------ Data ------
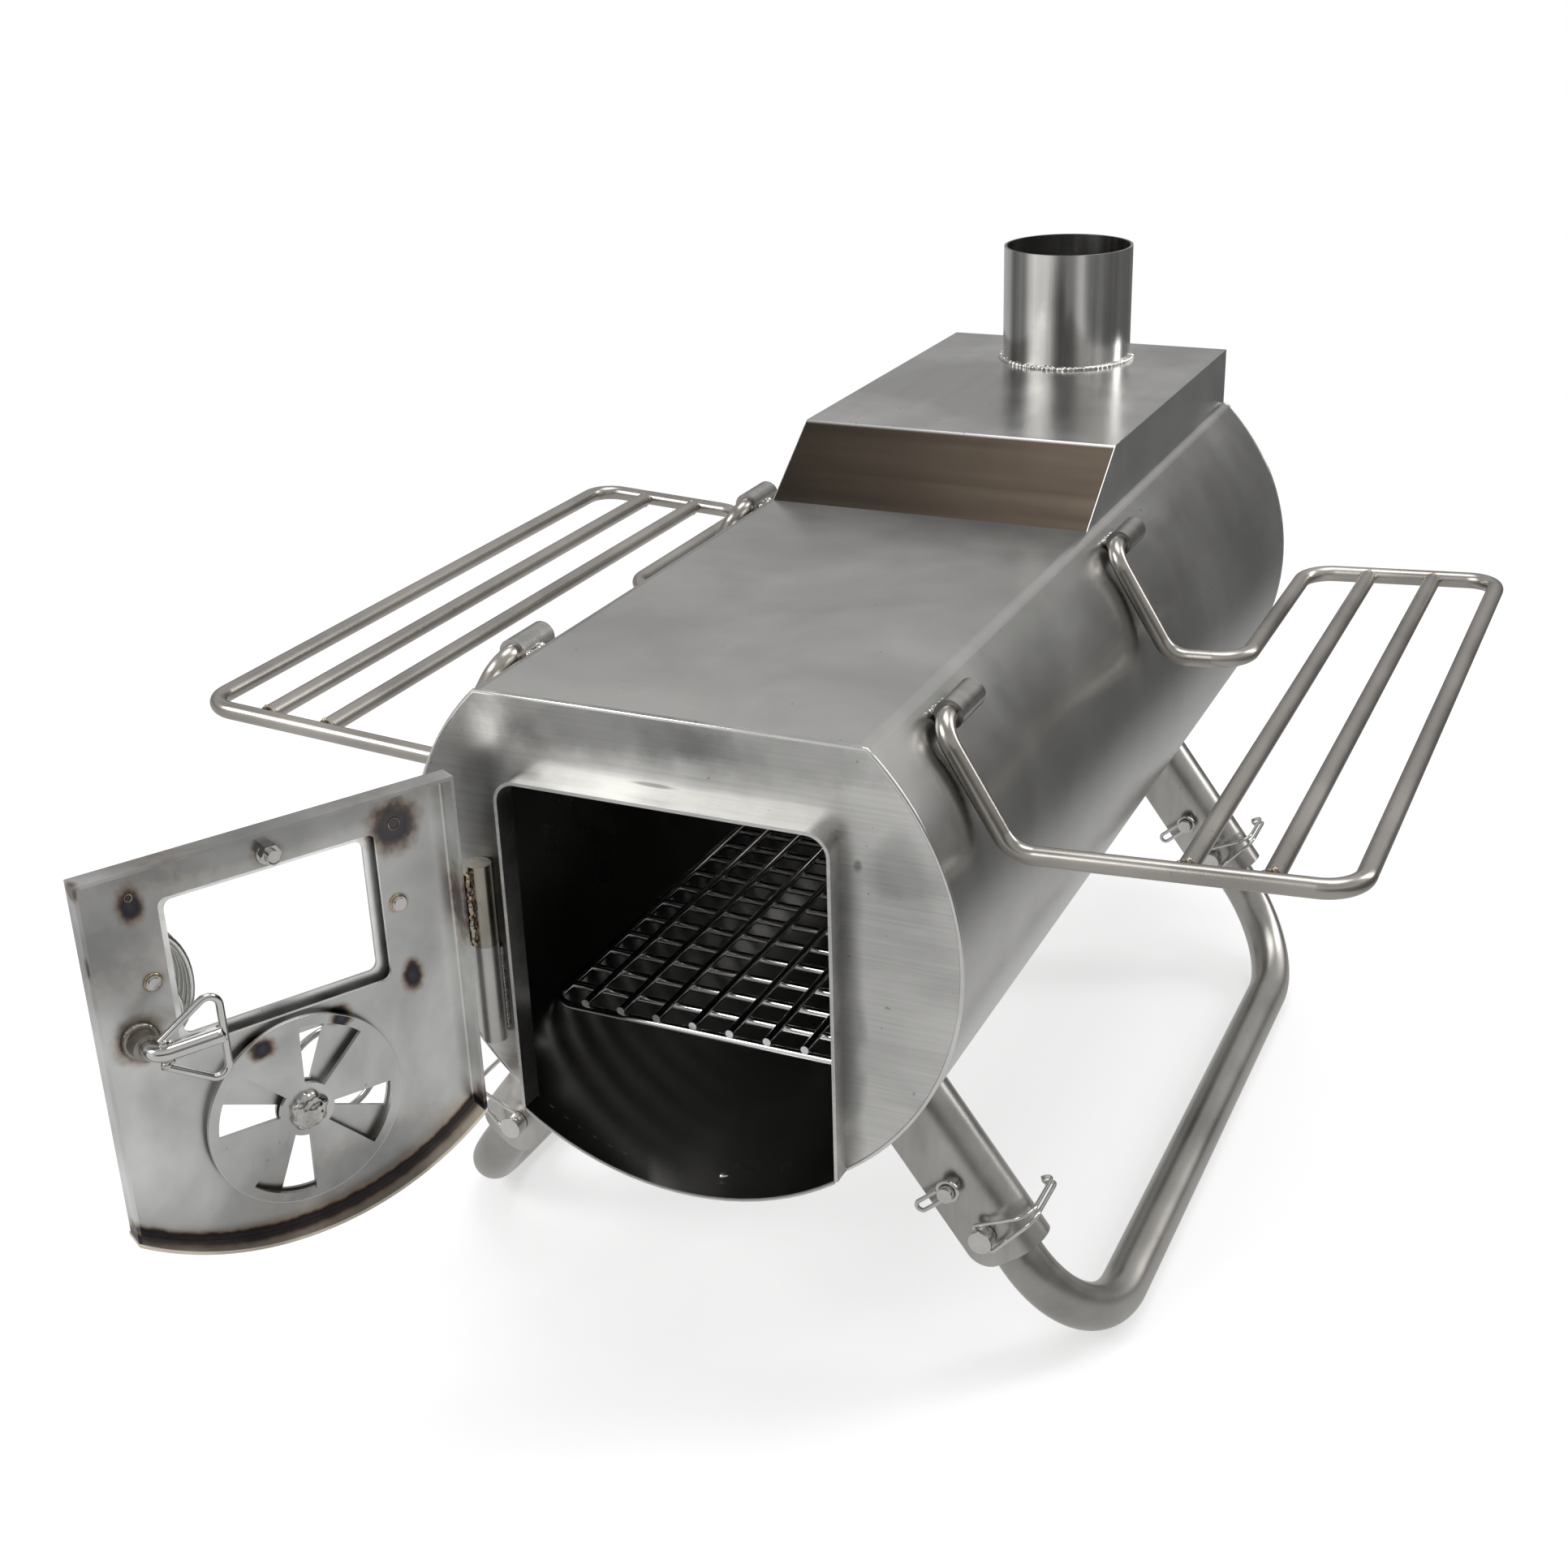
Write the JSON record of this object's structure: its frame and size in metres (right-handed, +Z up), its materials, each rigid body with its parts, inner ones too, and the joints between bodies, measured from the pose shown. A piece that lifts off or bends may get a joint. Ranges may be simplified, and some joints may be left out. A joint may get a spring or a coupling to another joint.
{
  "type": "tent wood stove",
  "caption": "Stainless tent wood stove: flat-topped barrel firebox on folding tube legs, with rod side racks, smoke box, flue collar and an open windowed door.",
  "frame": {"origin": "centre of the bounding box on the ground, with the door open as stored", "axes": "+Z up along the flue collar, +Y from the door to the back plate, +X to the right side seen from the door"},
  "size_m": [0.4274, 0.566, 0.3284],
  "materials": {
    "brushed_sheet": "satin brushed stainless sheet",
    "polished_collar": "bright stainless with drawn streaks",
    "door_sheet": "satin stainless sheet",
    "heat_tinted_strip": "stainless burnt brown by welding",
    "window_glass": "clear",
    "leg_tube": "satin stainless tube",
    "rack_rod": "semi-bright stainless rod",
    "grate_wire": "bright wire",
    "welded_fittings": "stainless tinted by welding",
    "bright_pins_and_wire": "bright"
  },
  "bodies": {
    "stove": {"barrel_shell": "brushed_sheet", "front_plate": "brushed_sheet", "back_plate": "brushed_sheet", "smoke_box": "brushed_sheet", "flue_collar": "polished_collar", "right_front_sleeve": "rack_rod", "right_rear_sleeve": "rack_rod", "left_front_sleeve": "rack_rod", "left_rear_sleeve": "rack_rod", "right_front_bracket": "leg_tube", "right_rear_bracket": "leg_tube", "left_front_bracket": "leg_tube", "left_rear_bracket": "leg_tube", "right_front_pivot_pin": "bright_pins_and_wire", "right_rear_pivot_pin": "bright_pins_and_wire", "left_front_pivot_pin": "bright_pins_and_wire", "left_rear_pivot_pin": "bright_pins_and_wire", "right_front_cotter": "bright_pins_and_wire", "right_rear_cotter": "bright_pins_and_wire", "left_front_cotter": "bright_pins_and_wire", "left_rear_cotter": "bright_pins_and_wire", "hinge_knuckle_lower": "welded_fittings", "hinge_pin": "bright_pins_and_wire"},
    "grate": {"grate_border": "grate_wire", "grate_long_wires": "grate_wire", "grate_cross_wires": "grate_wire"},
    "door": {"door_panel": "door_sheet", "door_bottom_strip": "heat_tinted_strip", "window_glass": "window_glass", "window_retainer": "door_sheet", "window_bolts": "bright_pins_and_wire", "hinge_knuckle_upper": "welded_fittings", "latch_boss": "welded_fittings"},
    "latch": {"latch_shaft": "bright_pins_and_wire", "latch_catch": "bright_pins_and_wire", "latch_handle": "bright_pins_and_wire"},
    "damper": {"damper_disc": "door_sheet", "damper_hub": "bright_pins_and_wire", "damper_handle": "bright_pins_and_wire"},
    "right_rack": {"right_rack_frame": "rack_rod", "right_rack_bars": "rack_rod"},
    "right_leg": {"right_leg": "leg_tube"},
    "left_rack": {"left_rack_frame": "rack_rod", "left_rack_bars": "rack_rod"},
    "left_leg": {"left_leg": "leg_tube"},
    "right_front_lock": {"right_front_lock_pin": "bright_pins_and_wire", "right_front_bail": "bright_pins_and_wire"},
    "right_rear_lock": {"right_rear_lock_pin": "bright_pins_and_wire", "right_rear_bail": "bright_pins_and_wire"},
    "left_front_lock": {"left_front_lock_pin": "bright_pins_and_wire", "left_front_bail": "bright_pins_and_wire"},
    "left_rear_lock": {"left_rear_lock_pin": "bright_pins_and_wire", "left_rear_bail": "bright_pins_and_wire"}
  },
  "joints": [
    {"name": "door_swing", "type": "hinge", "parent": "stove", "child": "door", "pos_m": [-0.0704, -0.16467, 0.16116], "axis": [0, 0, -1], "range_deg": [-119, 21]},
    {"name": "latch_turn", "type": "hinge", "parent": "door", "child": "latch", "pos_m": [-0.13125, -0.26723, 0.16636], "axis": [0.8746, -0.4848, 0], "range_deg": [0, 180]},
    {"name": "damper_turn", "type": "hinge", "parent": "door", "child": "damper", "pos_m": [-0.10759, -0.22455, 0.12306], "axis": [-0.8746, 0.4848, 0], "range_deg": [-23.5, 21.5]},
    {"name": "grate_slide", "type": "slide", "parent": "stove", "child": "grate", "axis": [0, 1, 0], "range_m": [-0.033, 0.034]},
    {"name": "right_rack_fold", "type": "hinge", "parent": "stove", "child": "right_rack", "pos_m": [0.07971, -0.00997, 0.24837], "axis": [0, -1, 0], "range_deg": [0, 135]},
    {"name": "left_rack_fold", "type": "hinge", "parent": "stove", "child": "left_rack", "pos_m": [-0.07971, -0.00997, 0.24837], "axis": [0, 1, 0], "range_deg": [0, 135]},
    {"name": "right_leg_fold", "type": "hinge", "parent": "stove", "child": "right_leg", "pos_m": [0.08182, -0.11077, 0.07403], "axis": [0, 1, 0], "range_deg": [0, 110]},
    {"name": "left_leg_fold", "type": "hinge", "parent": "stove", "child": "left_leg", "pos_m": [-0.08182, -0.11077, 0.07403], "axis": [0, -1, 0], "range_deg": [0, 122]},
    {"name": "right_front_lock_pull", "type": "slide", "parent": "stove", "child": "right_front_lock", "axis": [0, -1, 0], "range_m": [0, 0.024]},
    {"name": "right_rear_lock_pull", "type": "slide", "parent": "stove", "child": "right_rear_lock", "axis": [0, -1, 0], "range_m": [0, 0.024]},
    {"name": "left_front_lock_pull", "type": "slide", "parent": "stove", "child": "left_front_lock", "axis": [0, -1, 0], "range_m": [0, 0.024]},
    {"name": "left_rear_lock_pull", "type": "slide", "parent": "stove", "child": "left_rear_lock", "axis": [0, -1, 0], "range_m": [0, 0.024]}
  ]
}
------
The lines above should be duplicated exactly.

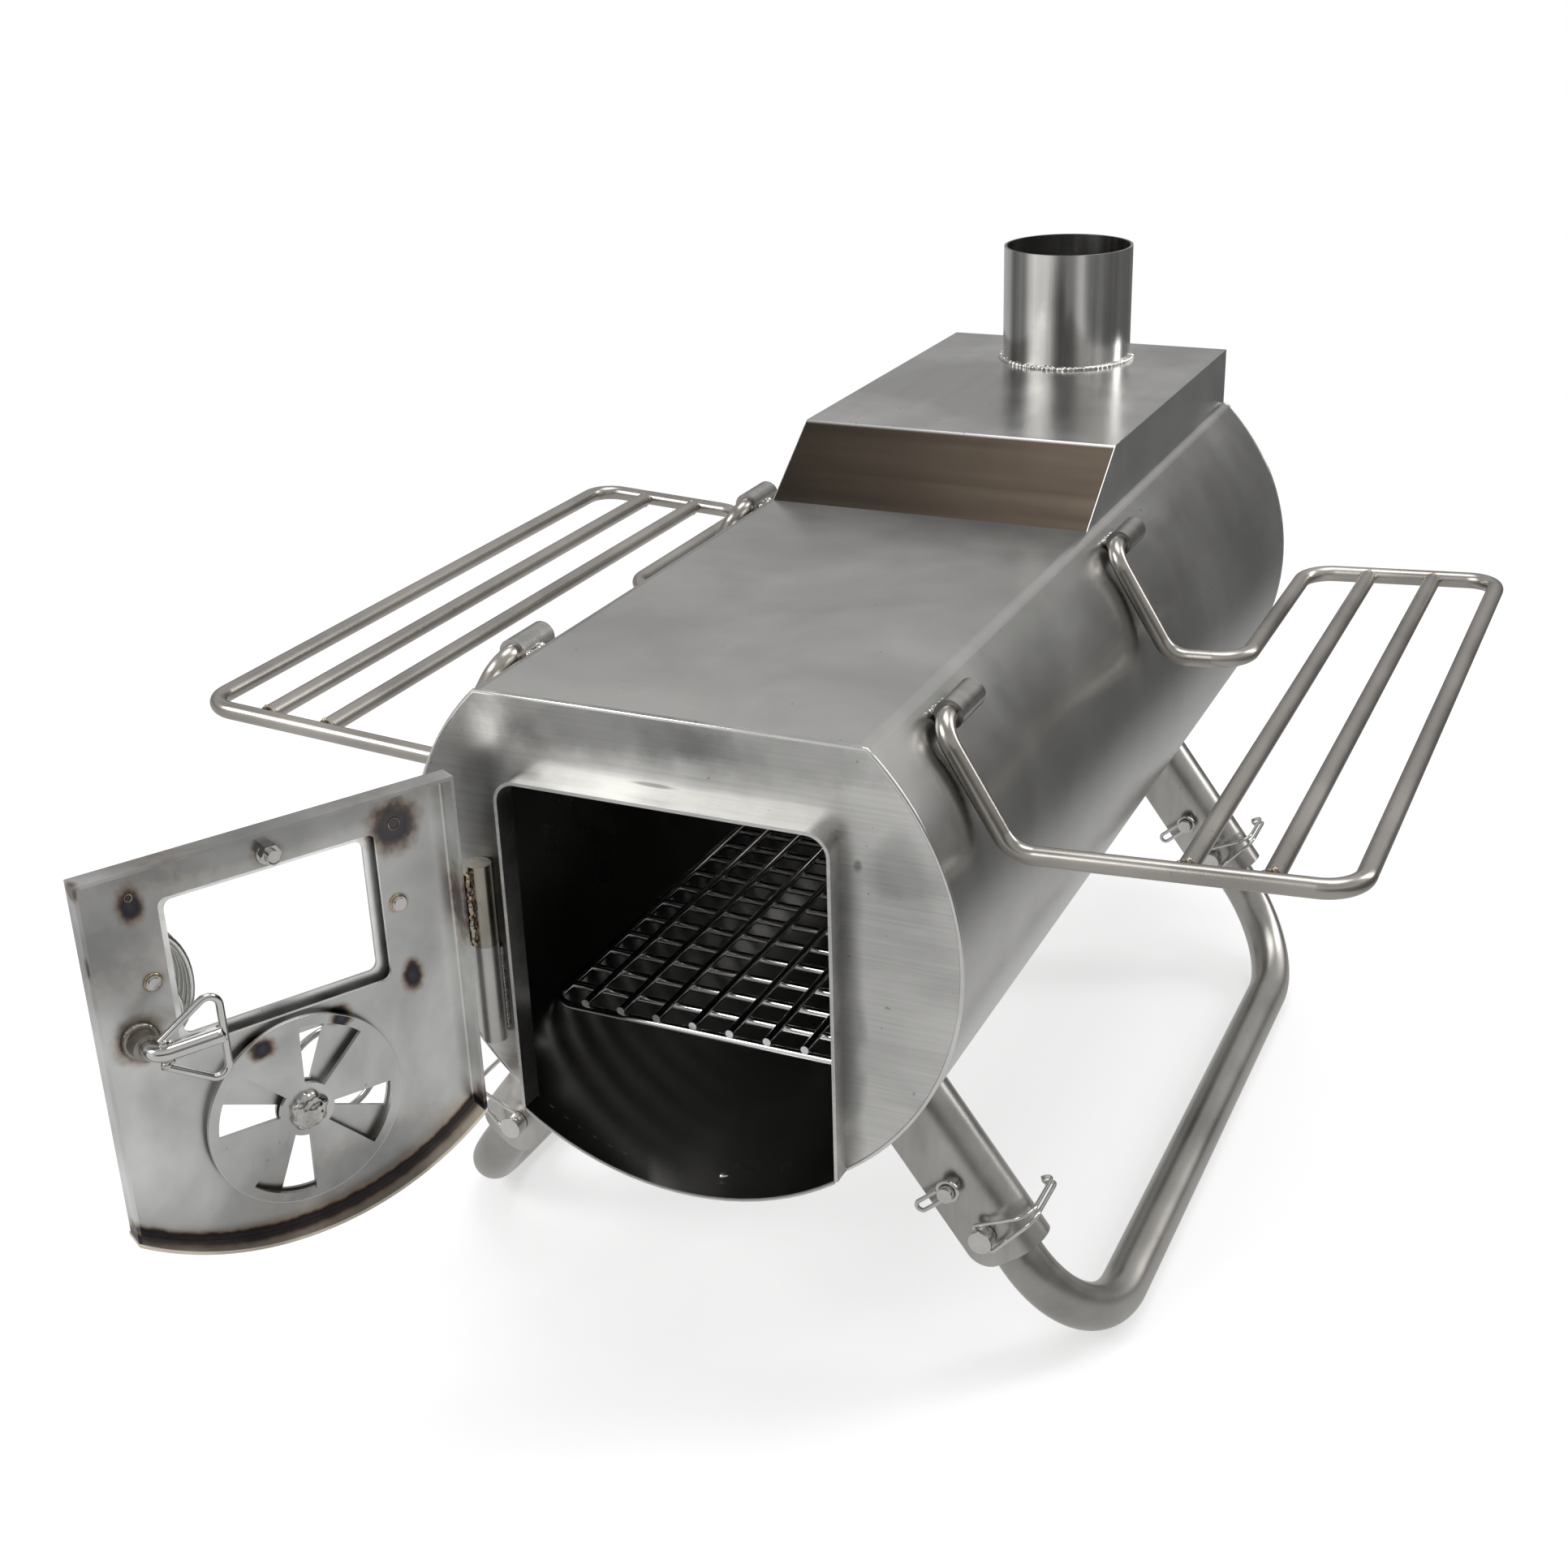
Write the JSON record of this object's structure: its frame and size in metres (right-handed, +Z up), its materials, each rigid body with its parts, inner ones too, and the joints between bodies, measured from the pose shown. A piece that lifts off or bends may get a joint. Ranges may be simplified, and some joints may be left out. A joint may get a spring or a coupling to another joint.
{
  "type": "tent wood stove",
  "caption": "Stainless tent wood stove: flat-topped barrel firebox on folding tube legs, with rod side racks, smoke box, flue collar and an open windowed door.",
  "frame": {"origin": "centre of the bounding box on the ground, with the door open as stored", "axes": "+Z up along the flue collar, +Y from the door to the back plate, +X to the right side seen from the door"},
  "size_m": [0.4274, 0.566, 0.3284],
  "materials": {
    "brushed_sheet": "satin brushed stainless sheet",
    "polished_collar": "bright stainless with drawn streaks",
    "door_sheet": "satin stainless sheet",
    "heat_tinted_strip": "stainless burnt brown by welding",
    "window_glass": "clear",
    "leg_tube": "satin stainless tube",
    "rack_rod": "semi-bright stainless rod",
    "grate_wire": "bright wire",
    "welded_fittings": "stainless tinted by welding",
    "bright_pins_and_wire": "bright"
  },
  "bodies": {
    "stove": {"barrel_shell": "brushed_sheet", "front_plate": "brushed_sheet", "back_plate": "brushed_sheet", "smoke_box": "brushed_sheet", "flue_collar": "polished_collar", "right_front_sleeve": "rack_rod", "right_rear_sleeve": "rack_rod", "left_front_sleeve": "rack_rod", "left_rear_sleeve": "rack_rod", "right_front_bracket": "leg_tube", "right_rear_bracket": "leg_tube", "left_front_bracket": "leg_tube", "left_rear_bracket": "leg_tube", "right_front_pivot_pin": "bright_pins_and_wire", "right_rear_pivot_pin": "bright_pins_and_wire", "left_front_pivot_pin": "bright_pins_and_wire", "left_rear_pivot_pin": "bright_pins_and_wire", "right_front_cotter": "bright_pins_and_wire", "right_rear_cotter": "bright_pins_and_wire", "left_front_cotter": "bright_pins_and_wire", "left_rear_cotter": "bright_pins_and_wire", "hinge_knuckle_lower": "welded_fittings", "hinge_pin": "bright_pins_and_wire"},
    "grate": {"grate_border": "grate_wire", "grate_long_wires": "grate_wire", "grate_cross_wires": "grate_wire"},
    "door": {"door_panel": "door_sheet", "door_bottom_strip": "heat_tinted_strip", "window_glass": "window_glass", "window_retainer": "door_sheet", "window_bolts": "bright_pins_and_wire", "hinge_knuckle_upper": "welded_fittings", "latch_boss": "welded_fittings"},
    "latch": {"latch_shaft": "bright_pins_and_wire", "latch_catch": "bright_pins_and_wire", "latch_handle": "bright_pins_and_wire"},
    "damper": {"damper_disc": "door_sheet", "damper_hub": "bright_pins_and_wire", "damper_handle": "bright_pins_and_wire"},
    "right_rack": {"right_rack_frame": "rack_rod", "right_rack_bars": "rack_rod"},
    "right_leg": {"right_leg": "leg_tube"},
    "left_rack": {"left_rack_frame": "rack_rod", "left_rack_bars": "rack_rod"},
    "left_leg": {"left_leg": "leg_tube"},
    "right_front_lock": {"right_front_lock_pin": "bright_pins_and_wire", "right_front_bail": "bright_pins_and_wire"},
    "right_rear_lock": {"right_rear_lock_pin": "bright_pins_and_wire", "right_rear_bail": "bright_pins_and_wire"},
    "left_front_lock": {"left_front_lock_pin": "bright_pins_and_wire", "left_front_bail": "bright_pins_and_wire"},
    "left_rear_lock": {"left_rear_lock_pin": "bright_pins_and_wire", "left_rear_bail": "bright_pins_and_wire"}
  },
  "joints": [
    {"name": "door_swing", "type": "hinge", "parent": "stove", "child": "door", "pos_m": [-0.0704, -0.16467, 0.16116], "axis": [0, 0, -1], "range_deg": [-119, 21]},
    {"name": "latch_turn", "type": "hinge", "parent": "door", "child": "latch", "pos_m": [-0.13125, -0.26723, 0.16636], "axis": [0.8746, -0.4848, 0], "range_deg": [0, 180]},
    {"name": "damper_turn", "type": "hinge", "parent": "door", "child": "damper", "pos_m": [-0.10759, -0.22455, 0.12306], "axis": [-0.8746, 0.4848, 0], "range_deg": [-23.5, 21.5]},
    {"name": "grate_slide", "type": "slide", "parent": "stove", "child": "grate", "axis": [0, 1, 0], "range_m": [-0.033, 0.034]},
    {"name": "right_rack_fold", "type": "hinge", "parent": "stove", "child": "right_rack", "pos_m": [0.07971, -0.00997, 0.24837], "axis": [0, -1, 0], "range_deg": [0, 135]},
    {"name": "left_rack_fold", "type": "hinge", "parent": "stove", "child": "left_rack", "pos_m": [-0.07971, -0.00997, 0.24837], "axis": [0, 1, 0], "range_deg": [0, 135]},
    {"name": "right_leg_fold", "type": "hinge", "parent": "stove", "child": "right_leg", "pos_m": [0.08182, -0.11077, 0.07403], "axis": [0, 1, 0], "range_deg": [0, 110]},
    {"name": "left_leg_fold", "type": "hinge", "parent": "stove", "child": "left_leg", "pos_m": [-0.08182, -0.11077, 0.07403], "axis": [0, -1, 0], "range_deg": [0, 122]},
    {"name": "right_front_lock_pull", "type": "slide", "parent": "stove", "child": "right_front_lock", "axis": [0, -1, 0], "range_m": [0, 0.024]},
    {"name": "right_rear_lock_pull", "type": "slide", "parent": "stove", "child": "right_rear_lock", "axis": [0, -1, 0], "range_m": [0, 0.024]},
    {"name": "left_front_lock_pull", "type": "slide", "parent": "stove", "child": "left_front_lock", "axis": [0, -1, 0], "range_m": [0, 0.024]},
    {"name": "left_rear_lock_pull", "type": "slide", "parent": "stove", "child": "left_rear_lock", "axis": [0, -1, 0], "range_m": [0, 0.024]}
  ]
}